Why you should be more concerned about Internet shutdowns


Anytime you see a government – or a group, in the case of the Taliban – expressing autocratic, authoritarian and repressive views, it follows that they can do whatever they say they want to do, that is – say restrict access to information and communication. I am very concerned about the situation in Afghanistan. It is essential to make sure that the people there have access to information, the ability to communicate and the ability to get the news.

How sophisticated does someone have to be to make any of these stops? Can anyone with a significant level of control over the Internet infrastructure engage in these activities?

You are right to point out that the way shutdowns occur is often related to the degree of control that a government has over the telecommunications infrastructure in a given country. And it varies: it varies country by country, and it varies over time.

One of the things that we have observed, and it has been well pointed out by others, is that a number of governments are considering laws that would increase their control over telecommunications infrastructure. This is part of three simultaneous trends. First of all, you have the increasing frequency of Internet shutdowns. Second, you have the increased attention of governments on how they control the telecommunications infrastructure in their countries. And you also see a recession of democracy around the world and an increase in autocratic governments wielding power over civil society.

What is the real risk?

It is certainly more than an inconvenience. It is a matter of life and death in some cases. It is certainly a question of lost livelihoods, restricted civil society, restricted access to information and restricted freedom of expression. I think as more and more people live their lives online and democratic institutions increasingly rely on the internet as a means to facilitate civic participation – to share news and information, so that people communicate with each other and for people to organize – the risk of a government shutting down the Internet comes with increasing costs.

Intentional global internet shutdowns

January 2020 – May 2021

What can the average person who uses the Internet do about it? What can we do to better recognize when this is happening and prevent it?

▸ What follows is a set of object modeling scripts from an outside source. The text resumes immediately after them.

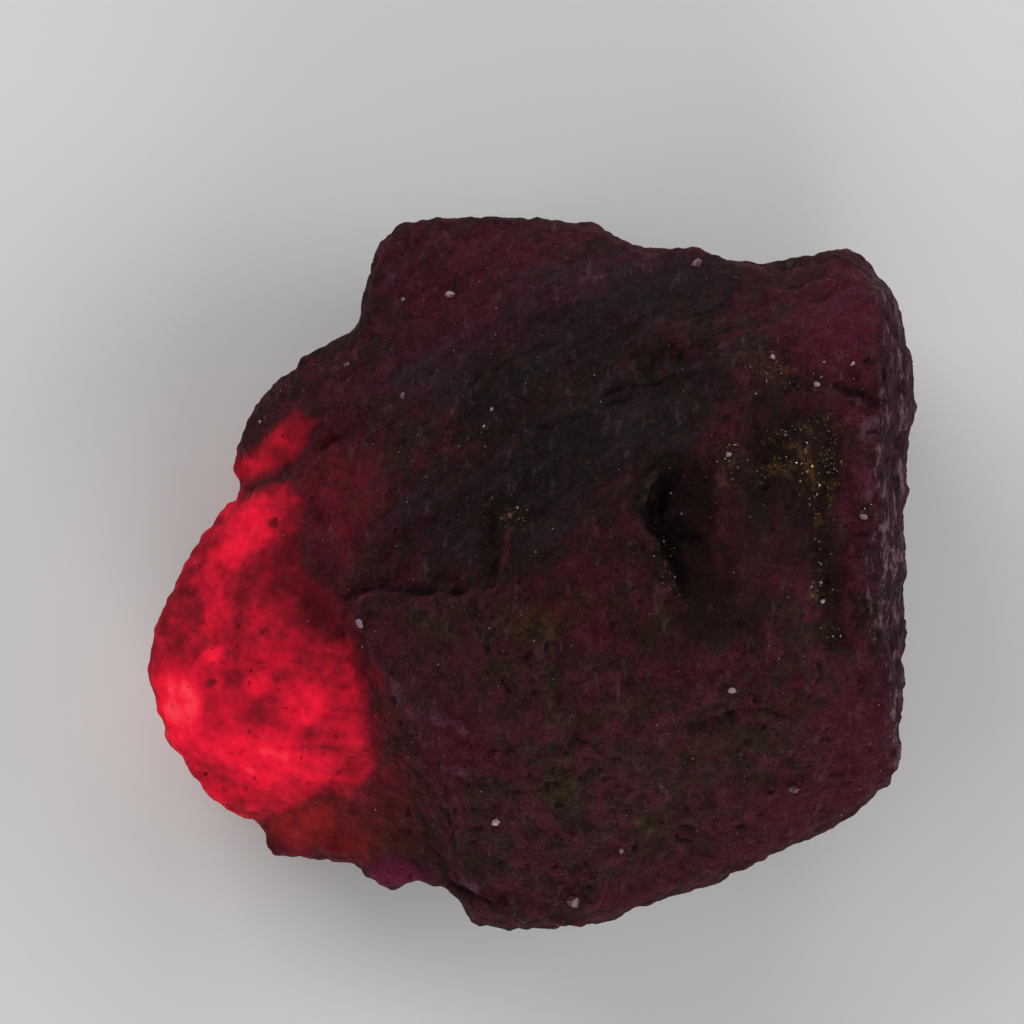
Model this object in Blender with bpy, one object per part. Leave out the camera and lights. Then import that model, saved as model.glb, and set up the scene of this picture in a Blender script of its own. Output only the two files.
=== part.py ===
"""Raw ruby crystal: one hand-sized lump of rough corundum, about 52 x 49 x 30 mm.

The lump is one natural solid. It is built as it broke: six convex masses with flat parting faces are
fused into one body, its outline is trimmed, hollows are cut out of it, and its skin is then stepped,
grooved and chipped and laid on a flat fracture face. X runs along the long side, Y across it, +Z up.
Lengths in the tables and in the functions that shape the skin are millimetres.
"""

import bmesh
import bpy
from mathutils import Vector, noise

MM = 0.001  # one millimetre, in metres

# ---------------------------------------------------------------- driving sizes, in millimetres
CREST = 29.5  # height of the crest that runs across the top, above the resting face
SHOULDER_DROP = 1.7  # how far the banded face lies below the main mass along the ledge
LOBE_TOP = 16.5  # height of the lobe's dome
RIM = 7.0  # height of the lobe's widest level
BASE = 0.0  # level of the flat fracture that the stone rests on
BURIED = -2.0  # how far below that level the masses run before the fracture cuts them off
CLEAR = CREST + 4.0  # a level that is clear above the stone, where the cutters start

SKIN_GRID = 0.42  # size of the mesh that the skin is worked in
WORN_PASSES = 4  # smoothing passes that wear the edges between the masses
SWELL, SWELL_SIZE = 0.5, 7.0  # height and spacing of the broad unevenness
CHIP, CHIP_SIZE = 0.5, 3.6  # tilt and size of the small broken facets
CHIP_SEED = 7  # fixes which way each facet leans
BAND_STEP, BAND_PITCH, BAND_STRAY = 0.5, 2.4, 1.6  # height, spacing and straying of the banded face's steps
BAND_ACROSS = (-0.50, 0.80, -0.33)  # the way that those steps follow one another
SIDE_STEP, SIDE_PITCH, SIDE_STRAY = 0.5, 3.6, 2.4  # the same for the steps round the sides
SIDE_ACROSS = (0.22, -0.16, 0.96)
TREAD_SHARE = 0.8  # how much of a step's width is tread; the rest is riser
SIDE_TRIM = 0.25  # taken off the sides, so that the crests of the steps stay on the outline
SIDE_LEAN = 0.0022  # how much the outline draws in for each millimetre of height
WIDEST = 12.0  # level at which the outline is drawn
FLUTE = 0.35  # depth of the upright scales on the right face
SCALE_WIDTH, SCALE_HEIGHT = 2.2, 6.6  # size of one scale
KEPT_FACES = 0.09  # share of the skin's triangles that the finished solid keeps

# ---------------------------------------------------------------- the outline seen from above
OUTLINE = [
    # the back edge: block, saddle, horn
    (-10.5, 23.2), (-9.5, 24.0), (-6.8, 24.2), (-0.7, 24.3), (3.7, 24.1), (5.0, 23.2), (7.4, 22.0),
    (10.8, 22.4), (12.5, 21.4), (15.6, 21.2), (18.3, 21.7), (20.6, 22.3), (22.2, 21.3), (23.5, 19.6),
    # the right edge
    (24.7, 17.0), (25.6, 11.8), (25.1, 6.3), (24.6, 2.0), (24.5, -5.2), (24.5, -12.0), (24.3, -13.4),
    # the front edge
    (23.6, -14.4), (22.2, -15.7), (20.8, -16.6), (18.7, -17.5), (15.9, -18.9), (14.2, -19.5), (13.4, -20.1),
    (12.7, -20.8), (10.8, -21.4), (9.1, -21.9), (7.2, -22.5), (6.3, -22.7), (5.6, -23.3), (2.9, -24.1),
    (-2.1, -24.4), (-4.6, -23.8), (-5.5, -22.4), (-5.9, -21.0),
    # the low ledge and its crystals
    (-6.8, -21.5), (-7.5, -21.6), (-8.2, -21.0), (-9.0, -21.4), (-10.0, -21.9), (-10.9, -21.5), (-11.8, -20.9),
    (-12.6, -19.6), (-15.4, -19.3), (-18.4, -19.2), (-19.2, -17.2),
    # the lobe
    (-20.4, -16.6), (-22.8, -15.3), (-25.5, -11.3), (-26.4, -8.7), (-26.7, -6.5), (-26.4, -4.4), (-25.4, -1.5),
    (-24.0, 1.3), (-21.9, 3.5), (-20.5, 5.4),
    # the brow and the left side of the block
    (-21.4, 7.0), (-20.7, 10.0), (-18.6, 12.3), (-16.5, 14.7), (-13.1, 16.2), (-12.0, 17.1), (-11.9, 19.2),
    (-11.5, 21.3),
]  # fmt: skip

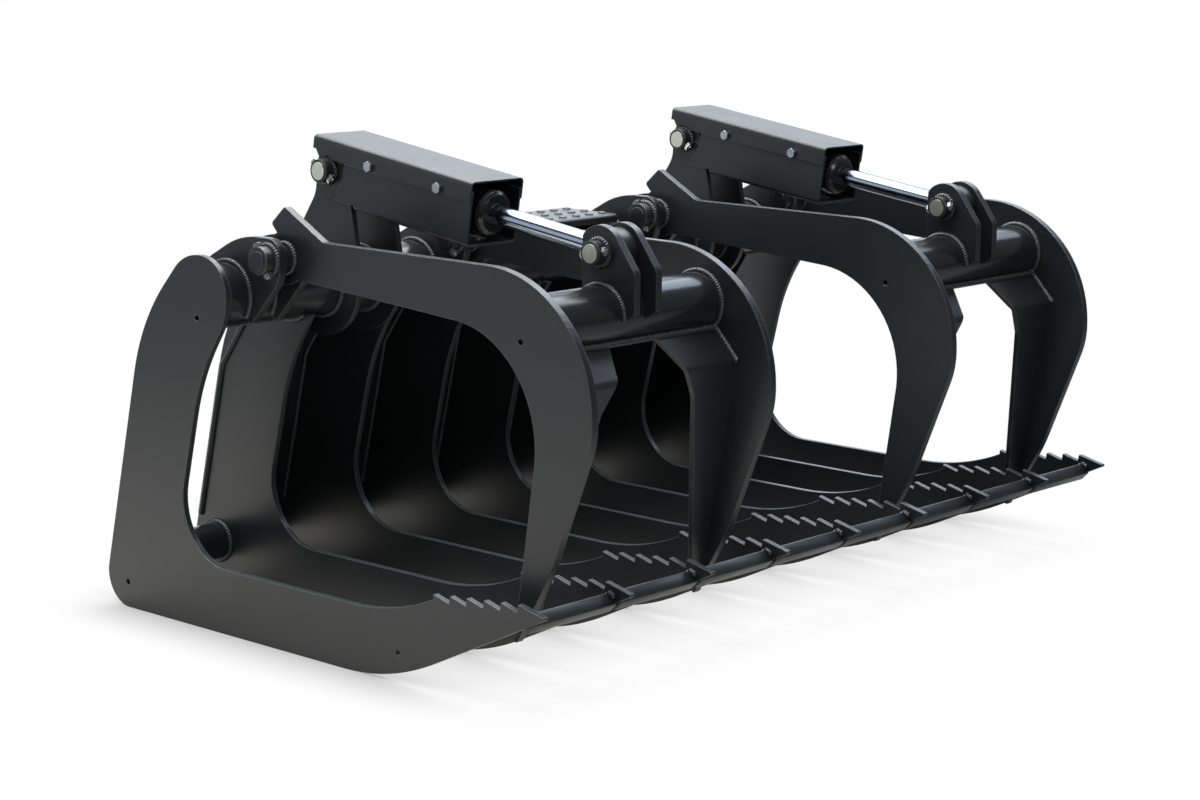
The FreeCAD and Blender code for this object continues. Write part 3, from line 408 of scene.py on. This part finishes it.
def bracket_welds():
    y, z, r = TORQUE
    beads = []
    for _, clamp_x in CLAMPS:
        for x in (clamp_x - BRACKET_HALF_PITCH, clamp_x + BRACKET_HALF_PITCH):
            for face in faces_of(x, BRACKET_HALF):
                beads.append(ring_bead((face, y, z), r + SEAT, *BRACKET_RING))
        boss = clamp_x - BRACKET_HALF_PITCH - BRACKET_HALF - BOSS_SEAT
        beads.append(ring_bead((boss, *BASE_PIN), PIN_BOSS_R))
    return beads


def crossbar_welds():
    """Beads over the bar's back and top where it meets each tine."""
    beads = []
    for index, x in enumerate(TINE_XS):
        for side in (-1, 1):
            if not 0 <= index + side < len(TINE_XS):
                continue
            face = x + side * (TINE_HALF + SEAT)
            for start, end in zip(BAR_SECTION[:2], BAR_SECTION[1:3]):
                beads.append(line_bead((face, *start), (face, *end)))
    return beads


def panel_welds():
    """Beads where the inner tines meet the back panel's inner face."""
    beads = []
    knee, head = Vector(KNEE), Vector(HEAD)
    foot = Vector((knee.x + (knee.y - PANEL_FOOT_Z) * math.tan(LEAN), PANEL_FOOT_Z))
    end = knee.lerp(head, PANEL_BEAD_END)
    for x in TINE_XS[1:-1]:
        for face in faces_of(x, TINE_HALF):
            for a, b in ((foot, knee), (knee, end)):
                beads.append(line_bead((face, a.x - SEAT, a.y), (face, b.x - SEAT, b.y)))
    return beads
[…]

It depends a lot on your situation. There are a number of tools that can allow you to access the free and open internet, for example virtual private networks (VPNs). There are certain tools that allow you to protect yourself from certain types of censorship. DNS poisoning is a common form of censorship where a government manipulates individual URLs. We have a tool called Intra (and there are other tools as well) that protect users and allow them to bypass these restrictions.